|dc.description.abstract||In the last decade, the number of seismic stations deployed globally increased dramatically, allowing to construct tomographic models with increasing resolution. Seismic data coverage however, is not homogeneous across the globe, and many regions are sampled by a distribution of ray paths that is both lower than average and uneven. In this work, we compute regional-scale tomographic models from massive, global waveform datasets, that we optimise for Africa, South America and the South- and North Atlantic Oceans, where coverage is highly heterogeneous.
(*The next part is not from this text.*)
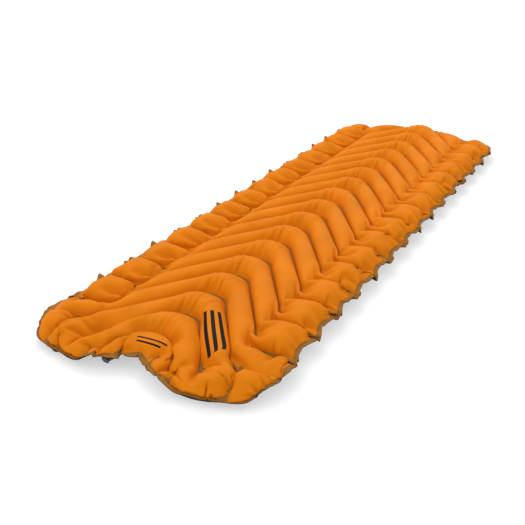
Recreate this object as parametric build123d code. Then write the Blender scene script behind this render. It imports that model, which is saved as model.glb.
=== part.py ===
from build123d import *
from math import cos, sin, tan, sqrt, radians
import os

# Inflatable sleeping pad with V-shaped body chambers between two rows of side pillows.
# +X runs across the width, +Y towards the end that the V tips point to, +Z up.
# The origin is on the floor, under the middle of the pad. Millimetres.

LENGTH = 1829
WIDTH = 584
THICKNESS = 64
MID = THICKNESS / 2            # both sheets are welded together at this height
WALL = 1.2                     # sheet wall, thicker than the real film so that it meshes
PITCH = 105.1                  # one V weld to the next, along Y
ORIGIN_PITCH = 9.5             # pattern position, in pitches, of the middle of the pad
WELD = 7.4                     # width of a V weld, measured along Y
FLANGE = 11                    # welded rim round the outline

# V welds: two straight arms joined by a round tip
ARM_ANGLE = 57.1               # arm's angle from the X axis
TIP_RADIUS = 0.52 * PITCH
ARM_END = 1.6 * PITCH          # X where a weld ends
TIP_RISE = 2.03 * PITCH        # Y from a weld's ends to its tip
V_COUNT = 16                   # V chambers
V_HEIGHT_TOP = 31
V_HEIGHT_BOTTOM = 32.5         # flattened by the floor

# Side pillows, staggered half a pitch from the V welds
RAIL_SHIFT = 0.035 * PITCH
RAIL_COUNT = 14
RAIL_HEIGHT_TOP = 32
RAIL_HEIGHT_BOTTOM = 33.5
OVERLAP = 6                    # how far V chambers and pillows run into each other
RAIL_HALF_WIDTH = (PITCH - 5) / 2
PILLOW_SHRINK = 2              # a pillow's air space ends this many walls before the rim
RIM_X = WIDTH / 2 - FLANGE     # inner edge of the straight side welds

# Welded outline of the right half, in pitches, from the middle of each end
NEAR_RIM = [(0, 1.35), (0.4, 1.22), (0.9, 0.9), (1.4, 0.8), (1.95, 0.9), (2.4, 1.22), (2.68, 1.75)]
FAR_RIM = [(2.7, 16.75), (2.45, 17.2), (2.05, 17.4), (1.6, 17.36), (1, 17.72), (0.5, 18.05), (0, 18.2)]
STRAIGHT_FROM = 2.4            # the straight sides run between these two places
STRAIGHT_TO = 16.2
FIRST_V_END = 0.9 * PITCH      # the first V chamber is shortened by the notch

# Pillows that run along Y to the notched rim: X, start and rim in pitches, half width, share of height
NOTCH_PILLOW = (0, 2.06, 1.35, 37, 0.8)
NEAR_PILLOWS = [(71, 1.9, 1.18, 27, 0.85), (154, 1.95, 0.82, 49, 1), (2.27 * PITCH, 2.0, 1.14, 30, 0.9)]
# Corner pillows that run along X: start, distance of their end from the side weld, Y and half width in pitches
CORNER_PILLOWS = [(1.98 * PITCH, 2, 1.9, 0.56), (ARM_END - OVERLAP, 6, 16.95, 0.37)]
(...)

To maximise coverage in the study areas, we assemble a very large dataset of both regional and global teleseismic waveforms, retrieving all freely available data in the Atlantic Ocean and surrounding continents. We then invert the waveforms using the Automated Multimode Inversion (AMI) of S-, Multiple S- and Surface waves. AMI produces a set independent linear equations with uncorrelated uncertainties for each source-receiver path, describing the path-average P- and S-wave velocity structure and dispersion curves within approximate sensitivity kernels. We then combine all the equations in a linear system and solve it for the 3D distribution of P- and S-wave velocities and 2-psi azimuthal anisotropy in the crust, upper mantle and transition zone. Similarly, we combine all phase velocity dispersion curves and invert them to produce 2D phase velocity maps independently at different periods. Finally, we exploit the mutual consistency of our very large dataset to automatically identify and remove the least consistent measurements from both our 3D models and phase velocity maps. In order to obtain the best possible models, for each study area we compute a different model that is tuned to yield the best results in the region. In South America and the South Atlantic Ocean, we parametrise our 3D model SA2109 on a ~300 km triangular grid and fine tune its regularisation with the aid of spike tests to yield robust results across the area. In South America, we image a cratonic lithosphere that is more complex than previously proposed and identify the boundaries of the cratonic cores of the Paran? and Parna?ba cratons; we also retrieve clear images of the Nazca slab, the Pampean slab gap, the subduction of the Chile Rise and the southernmost end of the subduction. In the South Atlantic Ocean, we image the low velocities of the Mid-Ocean Ridge (MOR) and a number of hotspots.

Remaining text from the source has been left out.